» **Objective**:
Reproduce the listing that follows with no differences at all.

» **Dataset content**:
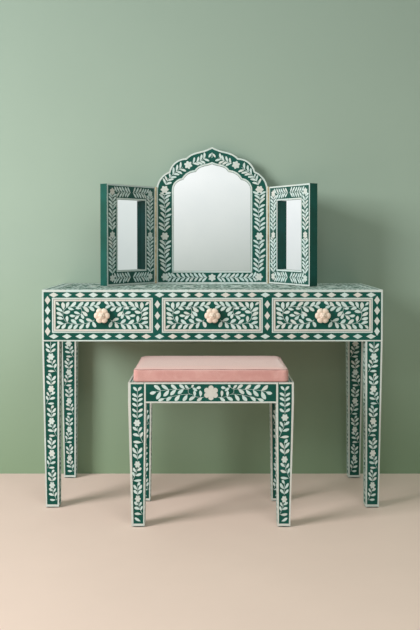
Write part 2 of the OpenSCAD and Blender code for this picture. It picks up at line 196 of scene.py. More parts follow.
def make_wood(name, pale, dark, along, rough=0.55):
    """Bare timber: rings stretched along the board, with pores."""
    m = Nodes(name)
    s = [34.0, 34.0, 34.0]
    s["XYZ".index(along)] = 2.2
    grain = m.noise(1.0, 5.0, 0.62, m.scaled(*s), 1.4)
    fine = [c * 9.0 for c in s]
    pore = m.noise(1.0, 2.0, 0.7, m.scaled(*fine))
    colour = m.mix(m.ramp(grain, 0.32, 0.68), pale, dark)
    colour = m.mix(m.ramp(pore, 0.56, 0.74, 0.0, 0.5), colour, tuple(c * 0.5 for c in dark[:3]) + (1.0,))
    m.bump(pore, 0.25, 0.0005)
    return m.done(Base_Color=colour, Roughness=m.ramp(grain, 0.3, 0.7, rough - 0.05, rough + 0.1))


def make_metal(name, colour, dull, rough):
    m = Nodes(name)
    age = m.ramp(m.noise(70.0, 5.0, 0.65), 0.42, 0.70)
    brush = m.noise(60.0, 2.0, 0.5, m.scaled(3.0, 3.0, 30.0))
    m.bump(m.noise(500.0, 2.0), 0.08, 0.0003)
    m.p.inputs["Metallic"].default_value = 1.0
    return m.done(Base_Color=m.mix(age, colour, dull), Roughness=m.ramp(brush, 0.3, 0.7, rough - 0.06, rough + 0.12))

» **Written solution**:
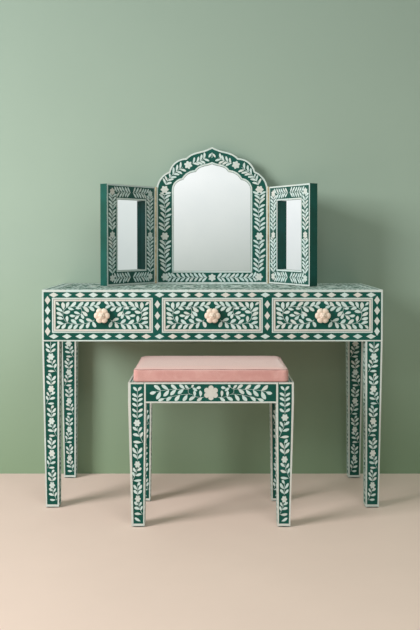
Write part 2 of the OpenSCAD and Blender code for this picture. It picks up at line 196 of scene.py. More parts follow.
def make_wood(name, pale, dark, along, rough=0.55):
    """Bare timber: rings stretched along the board, with pores."""
    m = Nodes(name)
    s = [34.0, 34.0, 34.0]
    s["XYZ".index(along)] = 2.2
    grain = m.noise(1.0, 5.0, 0.62, m.scaled(*s), 1.4)
    fine = [c * 9.0 for c in s]
    pore = m.noise(1.0, 2.0, 0.7, m.scaled(*fine))
    colour = m.mix(m.ramp(grain, 0.32, 0.68), pale, dark)
    colour = m.mix(m.ramp(pore, 0.56, 0.74, 0.0, 0.5), colour, tuple(c * 0.5 for c in dark[:3]) + (1.0,))
    m.bump(pore, 0.25, 0.0005)
    return m.done(Base_Color=colour, Roughness=m.ramp(grain, 0.3, 0.7, rough - 0.05, rough + 0.1))


def make_metal(name, colour, dull, rough):
    m = Nodes(name)
    age = m.ramp(m.noise(70.0, 5.0, 0.65), 0.42, 0.70)
    brush = m.noise(60.0, 2.0, 0.5, m.scaled(3.0, 3.0, 30.0))
    m.bump(m.noise(500.0, 2.0), 0.08, 0.0003)
    m.p.inputs["Metallic"].default_value = 1.0
    return m.done(Base_Color=m.mix(age, colour, dull), Roughness=m.ramp(brush, 0.3, 0.7, rough - 0.06, rough + 0.12))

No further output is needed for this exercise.